→ **Problem requirements**:
Take the lines from the one bearing "Recreate this object" to the one bearing "import Module from", inclusive, and reproduce them exactly; include no other line.

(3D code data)
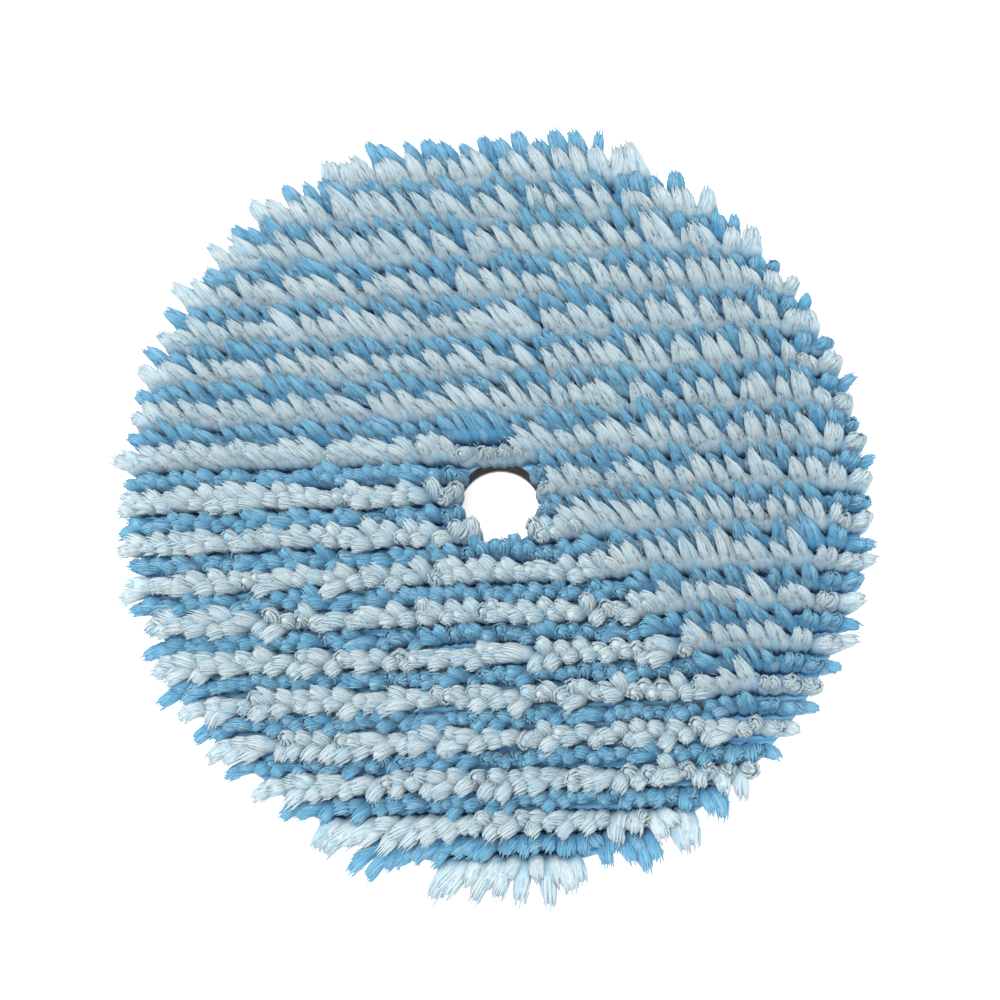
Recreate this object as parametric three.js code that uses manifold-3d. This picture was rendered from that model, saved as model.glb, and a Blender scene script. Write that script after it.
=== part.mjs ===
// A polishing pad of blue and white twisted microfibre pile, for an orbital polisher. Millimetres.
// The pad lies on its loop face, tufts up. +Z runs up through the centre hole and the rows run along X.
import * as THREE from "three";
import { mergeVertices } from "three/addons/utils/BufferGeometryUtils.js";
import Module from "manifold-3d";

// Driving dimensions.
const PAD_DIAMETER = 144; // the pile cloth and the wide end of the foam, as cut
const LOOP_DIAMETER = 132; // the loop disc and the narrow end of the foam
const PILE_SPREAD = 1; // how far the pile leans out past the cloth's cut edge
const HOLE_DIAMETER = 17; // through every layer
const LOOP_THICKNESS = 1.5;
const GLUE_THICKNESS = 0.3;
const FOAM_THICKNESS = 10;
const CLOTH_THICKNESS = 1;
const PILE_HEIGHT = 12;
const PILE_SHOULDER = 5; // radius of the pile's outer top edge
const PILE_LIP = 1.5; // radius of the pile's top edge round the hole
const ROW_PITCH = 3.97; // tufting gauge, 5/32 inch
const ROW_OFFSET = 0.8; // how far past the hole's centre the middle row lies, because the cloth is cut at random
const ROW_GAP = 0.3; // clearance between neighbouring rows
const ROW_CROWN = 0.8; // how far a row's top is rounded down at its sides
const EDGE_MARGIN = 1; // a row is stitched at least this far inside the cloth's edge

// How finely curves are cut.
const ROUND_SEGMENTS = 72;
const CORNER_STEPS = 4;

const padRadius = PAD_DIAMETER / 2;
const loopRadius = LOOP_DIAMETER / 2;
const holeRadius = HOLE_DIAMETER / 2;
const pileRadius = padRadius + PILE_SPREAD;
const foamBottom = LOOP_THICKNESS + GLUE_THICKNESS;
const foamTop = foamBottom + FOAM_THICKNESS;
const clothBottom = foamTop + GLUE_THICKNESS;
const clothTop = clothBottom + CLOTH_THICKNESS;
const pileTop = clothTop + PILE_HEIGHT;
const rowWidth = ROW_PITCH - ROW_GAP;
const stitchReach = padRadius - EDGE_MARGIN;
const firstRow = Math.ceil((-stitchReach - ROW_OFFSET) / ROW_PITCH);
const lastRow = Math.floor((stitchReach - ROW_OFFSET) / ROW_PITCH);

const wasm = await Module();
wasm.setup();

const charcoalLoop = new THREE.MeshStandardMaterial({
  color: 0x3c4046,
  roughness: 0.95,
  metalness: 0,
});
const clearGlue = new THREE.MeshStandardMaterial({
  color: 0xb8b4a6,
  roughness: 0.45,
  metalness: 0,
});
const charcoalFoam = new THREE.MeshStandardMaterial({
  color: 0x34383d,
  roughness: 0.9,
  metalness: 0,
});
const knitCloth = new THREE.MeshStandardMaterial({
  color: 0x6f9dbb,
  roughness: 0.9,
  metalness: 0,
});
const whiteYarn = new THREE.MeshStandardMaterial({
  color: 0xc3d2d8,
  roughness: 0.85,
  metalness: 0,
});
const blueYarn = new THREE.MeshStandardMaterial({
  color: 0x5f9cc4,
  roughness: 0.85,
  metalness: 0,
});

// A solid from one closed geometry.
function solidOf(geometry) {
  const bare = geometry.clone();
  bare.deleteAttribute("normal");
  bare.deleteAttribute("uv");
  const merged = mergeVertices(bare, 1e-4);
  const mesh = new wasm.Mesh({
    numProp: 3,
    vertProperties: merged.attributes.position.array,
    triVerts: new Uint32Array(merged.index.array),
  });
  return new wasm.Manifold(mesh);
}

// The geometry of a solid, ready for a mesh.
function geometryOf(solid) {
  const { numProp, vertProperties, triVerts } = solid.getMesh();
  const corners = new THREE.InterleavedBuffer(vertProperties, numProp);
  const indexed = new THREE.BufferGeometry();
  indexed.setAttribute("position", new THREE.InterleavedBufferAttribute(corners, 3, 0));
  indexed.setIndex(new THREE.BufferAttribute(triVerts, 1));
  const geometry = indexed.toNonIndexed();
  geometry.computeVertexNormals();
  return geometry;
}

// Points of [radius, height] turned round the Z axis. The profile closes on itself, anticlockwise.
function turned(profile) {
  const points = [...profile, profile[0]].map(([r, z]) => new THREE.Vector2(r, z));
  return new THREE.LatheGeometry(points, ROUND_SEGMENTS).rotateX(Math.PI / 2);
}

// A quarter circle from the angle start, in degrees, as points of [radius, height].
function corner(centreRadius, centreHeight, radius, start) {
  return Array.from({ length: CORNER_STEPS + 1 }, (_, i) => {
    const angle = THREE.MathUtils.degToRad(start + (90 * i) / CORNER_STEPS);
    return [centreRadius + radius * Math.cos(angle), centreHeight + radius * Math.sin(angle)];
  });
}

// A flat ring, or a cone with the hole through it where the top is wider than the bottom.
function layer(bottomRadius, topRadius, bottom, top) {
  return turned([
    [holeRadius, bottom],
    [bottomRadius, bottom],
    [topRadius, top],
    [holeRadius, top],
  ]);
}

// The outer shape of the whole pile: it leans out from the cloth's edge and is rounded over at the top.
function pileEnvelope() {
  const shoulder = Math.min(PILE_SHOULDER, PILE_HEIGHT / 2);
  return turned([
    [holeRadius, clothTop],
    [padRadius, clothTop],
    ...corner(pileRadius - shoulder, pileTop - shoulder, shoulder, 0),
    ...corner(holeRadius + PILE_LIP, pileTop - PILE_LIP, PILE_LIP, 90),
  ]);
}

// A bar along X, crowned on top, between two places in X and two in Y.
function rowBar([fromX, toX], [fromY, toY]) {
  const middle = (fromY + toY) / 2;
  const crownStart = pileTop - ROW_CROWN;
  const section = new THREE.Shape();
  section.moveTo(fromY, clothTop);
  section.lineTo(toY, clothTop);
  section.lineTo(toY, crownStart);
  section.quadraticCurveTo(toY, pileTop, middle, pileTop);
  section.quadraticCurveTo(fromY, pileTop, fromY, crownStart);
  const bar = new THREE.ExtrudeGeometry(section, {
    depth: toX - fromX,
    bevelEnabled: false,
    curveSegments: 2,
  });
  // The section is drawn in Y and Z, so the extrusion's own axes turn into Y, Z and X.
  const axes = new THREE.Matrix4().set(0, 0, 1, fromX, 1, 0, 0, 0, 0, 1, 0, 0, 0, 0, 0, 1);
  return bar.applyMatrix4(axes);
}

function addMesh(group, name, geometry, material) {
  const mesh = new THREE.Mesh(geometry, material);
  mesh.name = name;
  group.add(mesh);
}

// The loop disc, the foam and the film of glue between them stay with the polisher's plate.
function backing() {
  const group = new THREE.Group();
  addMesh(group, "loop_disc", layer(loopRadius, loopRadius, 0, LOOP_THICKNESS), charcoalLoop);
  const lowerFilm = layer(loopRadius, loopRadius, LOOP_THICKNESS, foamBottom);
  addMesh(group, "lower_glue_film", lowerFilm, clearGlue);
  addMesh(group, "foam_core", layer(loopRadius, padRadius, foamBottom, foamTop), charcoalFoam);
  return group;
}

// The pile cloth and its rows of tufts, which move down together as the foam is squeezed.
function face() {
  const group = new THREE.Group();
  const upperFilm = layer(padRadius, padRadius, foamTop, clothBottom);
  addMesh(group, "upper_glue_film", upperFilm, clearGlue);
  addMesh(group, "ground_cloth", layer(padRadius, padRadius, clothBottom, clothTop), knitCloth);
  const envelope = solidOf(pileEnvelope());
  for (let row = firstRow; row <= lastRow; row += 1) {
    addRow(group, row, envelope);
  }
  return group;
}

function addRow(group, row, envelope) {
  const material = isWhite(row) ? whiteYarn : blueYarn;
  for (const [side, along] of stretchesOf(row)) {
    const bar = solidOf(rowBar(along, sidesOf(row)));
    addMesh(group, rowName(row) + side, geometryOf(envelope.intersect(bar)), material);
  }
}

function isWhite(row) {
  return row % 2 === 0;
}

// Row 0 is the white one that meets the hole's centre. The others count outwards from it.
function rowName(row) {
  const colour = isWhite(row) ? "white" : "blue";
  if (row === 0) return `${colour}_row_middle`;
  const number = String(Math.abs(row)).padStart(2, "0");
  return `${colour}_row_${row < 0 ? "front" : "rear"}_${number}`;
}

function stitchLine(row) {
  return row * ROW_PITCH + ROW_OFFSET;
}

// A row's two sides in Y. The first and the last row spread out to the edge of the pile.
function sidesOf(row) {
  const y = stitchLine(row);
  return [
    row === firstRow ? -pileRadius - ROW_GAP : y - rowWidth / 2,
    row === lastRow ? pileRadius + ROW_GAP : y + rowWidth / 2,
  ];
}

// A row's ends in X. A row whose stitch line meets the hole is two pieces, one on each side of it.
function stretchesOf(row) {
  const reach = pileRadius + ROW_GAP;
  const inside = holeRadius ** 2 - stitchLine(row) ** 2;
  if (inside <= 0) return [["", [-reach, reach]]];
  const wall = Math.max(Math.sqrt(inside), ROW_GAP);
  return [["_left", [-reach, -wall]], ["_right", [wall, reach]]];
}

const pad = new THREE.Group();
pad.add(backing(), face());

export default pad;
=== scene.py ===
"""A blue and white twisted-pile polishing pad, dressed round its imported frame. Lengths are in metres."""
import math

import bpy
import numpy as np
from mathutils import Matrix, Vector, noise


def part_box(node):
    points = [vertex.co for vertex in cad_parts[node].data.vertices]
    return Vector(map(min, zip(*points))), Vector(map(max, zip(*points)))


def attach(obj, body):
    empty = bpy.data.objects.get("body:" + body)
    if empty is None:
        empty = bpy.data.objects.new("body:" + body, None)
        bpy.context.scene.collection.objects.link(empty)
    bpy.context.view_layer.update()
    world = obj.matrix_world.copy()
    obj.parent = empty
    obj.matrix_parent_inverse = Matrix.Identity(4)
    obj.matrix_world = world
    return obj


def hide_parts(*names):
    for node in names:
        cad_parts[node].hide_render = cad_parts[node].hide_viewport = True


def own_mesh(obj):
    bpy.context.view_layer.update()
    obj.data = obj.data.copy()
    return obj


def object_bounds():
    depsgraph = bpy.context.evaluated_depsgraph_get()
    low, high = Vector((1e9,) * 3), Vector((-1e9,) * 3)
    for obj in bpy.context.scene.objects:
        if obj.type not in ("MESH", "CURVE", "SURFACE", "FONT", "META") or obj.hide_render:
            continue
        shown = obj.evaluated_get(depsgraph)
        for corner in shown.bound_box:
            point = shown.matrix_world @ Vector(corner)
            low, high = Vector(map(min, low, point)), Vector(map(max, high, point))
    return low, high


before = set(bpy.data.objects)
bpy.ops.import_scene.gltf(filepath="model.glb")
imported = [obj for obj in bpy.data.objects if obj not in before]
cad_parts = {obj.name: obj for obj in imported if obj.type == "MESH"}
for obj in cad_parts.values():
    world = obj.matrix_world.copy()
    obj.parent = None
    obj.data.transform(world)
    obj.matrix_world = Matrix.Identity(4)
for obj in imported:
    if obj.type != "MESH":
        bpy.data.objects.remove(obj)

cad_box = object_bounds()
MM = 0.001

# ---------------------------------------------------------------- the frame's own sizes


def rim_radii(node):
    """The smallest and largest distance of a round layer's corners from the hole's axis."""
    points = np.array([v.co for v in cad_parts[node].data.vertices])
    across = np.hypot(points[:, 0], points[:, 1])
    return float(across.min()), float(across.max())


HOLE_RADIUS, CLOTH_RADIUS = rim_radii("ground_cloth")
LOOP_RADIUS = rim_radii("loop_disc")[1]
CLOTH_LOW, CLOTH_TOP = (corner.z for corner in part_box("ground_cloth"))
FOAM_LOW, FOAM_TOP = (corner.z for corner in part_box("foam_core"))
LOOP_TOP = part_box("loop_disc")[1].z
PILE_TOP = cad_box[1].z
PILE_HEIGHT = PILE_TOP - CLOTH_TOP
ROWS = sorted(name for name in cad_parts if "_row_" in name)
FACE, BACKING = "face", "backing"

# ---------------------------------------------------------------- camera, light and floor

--

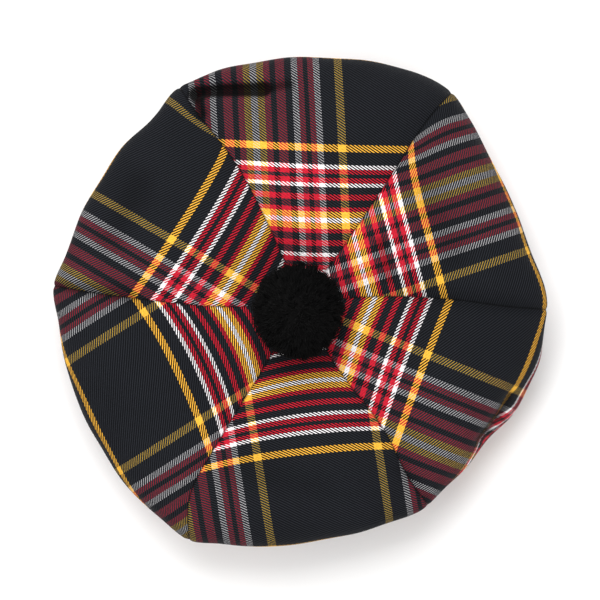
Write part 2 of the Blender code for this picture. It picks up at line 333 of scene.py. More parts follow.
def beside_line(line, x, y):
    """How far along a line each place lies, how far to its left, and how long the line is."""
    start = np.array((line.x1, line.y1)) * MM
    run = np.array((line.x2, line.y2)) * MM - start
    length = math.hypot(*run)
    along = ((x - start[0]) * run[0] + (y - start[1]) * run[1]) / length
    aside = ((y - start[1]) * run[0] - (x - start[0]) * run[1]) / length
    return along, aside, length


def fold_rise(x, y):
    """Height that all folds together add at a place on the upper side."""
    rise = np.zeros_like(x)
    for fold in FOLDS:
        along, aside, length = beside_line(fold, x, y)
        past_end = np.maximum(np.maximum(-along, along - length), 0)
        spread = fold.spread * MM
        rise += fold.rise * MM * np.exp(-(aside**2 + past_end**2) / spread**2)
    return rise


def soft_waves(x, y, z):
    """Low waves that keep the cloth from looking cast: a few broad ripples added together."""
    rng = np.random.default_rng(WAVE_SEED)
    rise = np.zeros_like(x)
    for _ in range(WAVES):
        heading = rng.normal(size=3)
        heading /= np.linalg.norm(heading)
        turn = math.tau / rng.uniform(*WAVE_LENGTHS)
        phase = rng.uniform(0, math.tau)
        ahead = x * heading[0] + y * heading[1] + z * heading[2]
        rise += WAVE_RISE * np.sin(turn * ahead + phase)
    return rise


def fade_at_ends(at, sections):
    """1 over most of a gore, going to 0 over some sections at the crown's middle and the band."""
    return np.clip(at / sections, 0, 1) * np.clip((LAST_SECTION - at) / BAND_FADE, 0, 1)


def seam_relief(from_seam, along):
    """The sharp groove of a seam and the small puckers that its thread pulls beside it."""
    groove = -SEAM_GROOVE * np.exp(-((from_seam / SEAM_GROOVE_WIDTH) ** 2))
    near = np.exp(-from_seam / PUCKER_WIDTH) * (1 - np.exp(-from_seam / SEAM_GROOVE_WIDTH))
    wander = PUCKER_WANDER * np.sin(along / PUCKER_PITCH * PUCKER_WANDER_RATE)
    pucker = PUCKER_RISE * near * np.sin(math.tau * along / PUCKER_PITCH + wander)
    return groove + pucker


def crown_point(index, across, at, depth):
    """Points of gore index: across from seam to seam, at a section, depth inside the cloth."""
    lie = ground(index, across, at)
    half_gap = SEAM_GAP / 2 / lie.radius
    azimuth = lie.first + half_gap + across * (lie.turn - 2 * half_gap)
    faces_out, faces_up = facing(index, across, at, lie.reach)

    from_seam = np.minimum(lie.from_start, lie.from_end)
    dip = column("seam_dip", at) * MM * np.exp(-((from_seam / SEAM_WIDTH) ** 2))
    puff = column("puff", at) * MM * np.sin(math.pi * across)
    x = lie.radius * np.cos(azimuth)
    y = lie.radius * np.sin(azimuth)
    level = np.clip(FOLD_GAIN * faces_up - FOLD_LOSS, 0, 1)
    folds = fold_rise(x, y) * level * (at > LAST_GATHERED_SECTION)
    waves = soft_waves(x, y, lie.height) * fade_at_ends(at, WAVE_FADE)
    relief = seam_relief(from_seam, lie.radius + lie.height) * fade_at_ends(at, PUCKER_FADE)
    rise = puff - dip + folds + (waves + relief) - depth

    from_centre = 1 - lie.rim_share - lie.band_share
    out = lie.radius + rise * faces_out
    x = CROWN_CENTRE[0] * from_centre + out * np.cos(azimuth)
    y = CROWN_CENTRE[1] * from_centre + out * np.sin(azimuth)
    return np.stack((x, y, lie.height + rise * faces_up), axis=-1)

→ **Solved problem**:
Recreate this object as parametric three.js code that uses manifold-3d. This picture was rendered from that model, saved as model.glb, and a Blender scene script. Write that script after it.
=== part.mjs ===
// A polishing pad of blue and white twisted microfibre pile, for an orbital polisher. Millimetres.
// The pad lies on its loop face, tufts up. +Z runs up through the centre hole and the rows run along X.
import * as THREE from "three";
import { mergeVertices } from "three/addons/utils/BufferGeometryUtils.js";
import Module from "manifold-3d";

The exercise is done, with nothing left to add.